Performance enhancement of planar silicon solar cells through utilization of two luminescent down-shifting Eu-doped phosphor species

Abstract

In this study, the substantial performance enhancement of crystalline silicon (C-Si) solar cells through the combined utilization of two luminescent down-shifting europium (Eu)-doped phosphor species in the silicate (SiO2) layer was experimentally demonstrated. The combination of emission wavelengths of 512nm and 550nm, of 512nm and 610nm, and of 550nm and 610nm from the two Eu-doped phosphor species, respectively, was proposed to achieve a broad band luminescent emission as well as a higher conversion efficiency.
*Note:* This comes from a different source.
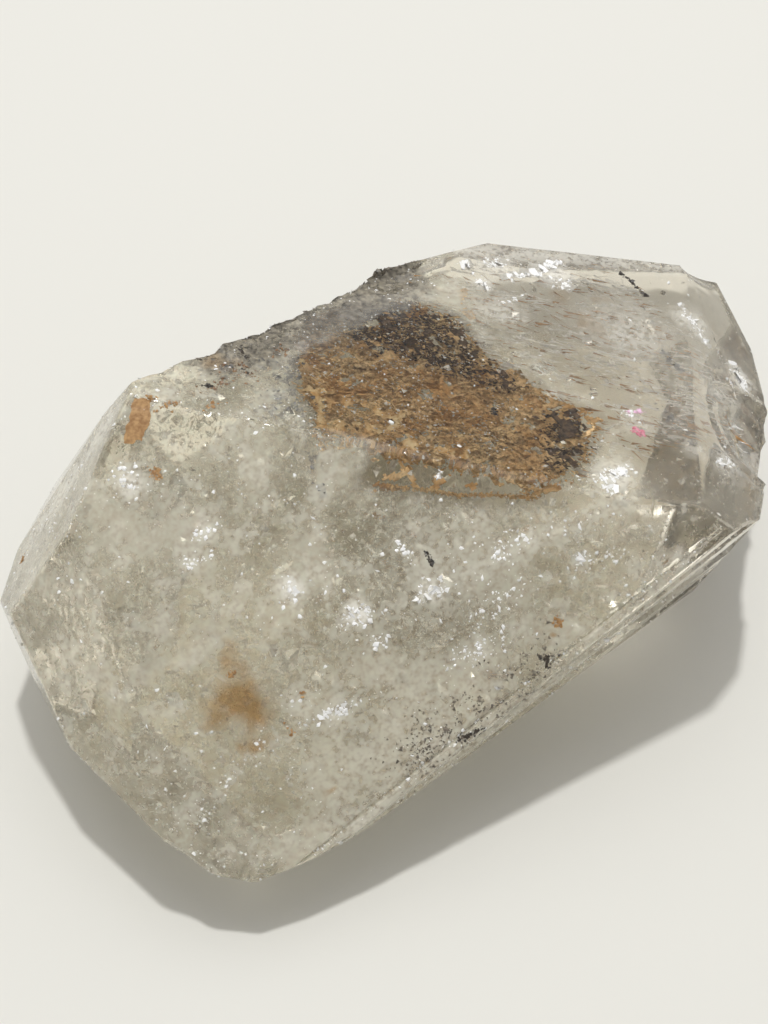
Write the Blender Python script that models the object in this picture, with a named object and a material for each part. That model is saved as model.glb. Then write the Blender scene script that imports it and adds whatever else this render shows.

The surface morphologies and optical properties of the 3-wt.% Eu-doped phosphor species mixed with SiO2 solution coated on C-Si solar cells via a spin-on film technique were characterized by scanning electron microscopy, photoluminescence, optical reflectance, external quantum efficiency, and photovoltaic current density–voltage measurements under one sun AM 1.5G illumination. The short-circuit current density enhancement (ΔJsc) of the Si solar cells with Eu-doped phosphor particles on a SiO2 layer was 4–9% higher than that of cells with only a SiO2 layer. A ΔJsc of 19.85% and a conversion efficiency enhancement of 15.97% for the cells with the combination of two Eu-doped phosphor species with emission wavelengths of 512nm and 610nm were obtained due to broad band luminescent emission and forward light scattering.